Background To understand the patterns of molecular evolution of the nuclear protein-coding genes in brown kiwi (Apteryx australis mantelli) and to determine the timescale of avian history we sequenced a transcriptome obtained from a kiwi embryo using next generation sequencing methods. We then assembled the conserved protein-coding regions using the chicken proteome as a scaffold. Results Using 1,543 conserved protein coding genes we estimated the neutral evolutionary divergence between the kiwi and chicken to be ~45%, which is approximately equal to the divergence computed for the human-mouse pair using the same set of genes. A large fraction of genes was found to be under high selective constraint, as most of the expressed genes appeared to be involved in developmental gene regulation. Our study suggests a significant relationship between gene expression levels and protein evolution. Using sequences from over 700 nuclear genes we estimated the divergence between the two basal avian groups, Palaeognathae and Neognathae to be 132 million years, which is consistent with previous studies using mitochondrial genes. Conclusions The results of this investigation revealed patterns of mutation and purifying selection in conserved protein coding regions in birds. Furthermore this study suggests a relatively cost-effective way of obtaining a glimpse into the fundamental molecular evolutionary attributes of a genome, particularly when no closely related genomic sequence is available.

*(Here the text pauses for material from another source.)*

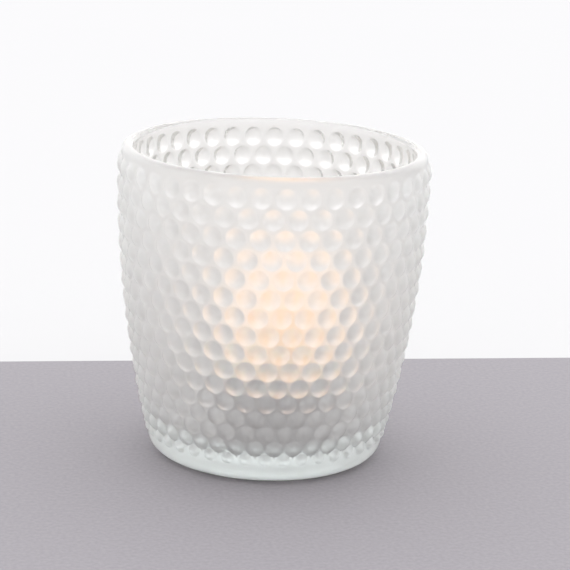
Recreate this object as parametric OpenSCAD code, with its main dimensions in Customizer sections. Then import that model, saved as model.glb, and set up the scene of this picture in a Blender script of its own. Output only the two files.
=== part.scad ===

研究背景 为解析棕几维鸟（Apteryx australis mantelli）核编码蛋白基因的分子进化模式，并确定鸟类演化的时间尺度，我们采用下一代测序技术对几维鸟胚胎的转录组进行了测序。随后以鸡蛋白质组作为组装支架，对保守蛋白编码区域完成组装。 研究结果 我们利用1543个保守蛋白编码基因，估算得到几维鸟与鸡之间的中性进化分歧率约为45%，这一数值与利用相同基因集计算得到的人-鼠进化分歧率大致相当。我们发现大量基因处于较强的选择约束之下，且多数表达基因均参与发育基因调控过程。本研究揭示了基因表达水平与蛋白质进化之间存在显著关联。我们通过覆盖700余个核基因的序列数据，估算得到两个基底鸟类支系——古颚总目（Palaeognathae）和新颚总目（Neognathae）之间的分歧时间为1.32亿年，这与此前基于线粒体基因开展的相关研究结果一致。 研究结论 本研究结果揭示了鸟类保守蛋白编码区域的突变模式与纯化选择特征。此外，本研究提出了一种成本相对可控的方法，可用于窥探基因组的核心分子进化属性，尤其适用于暂无近缘基因组序列可供参考的研究场景。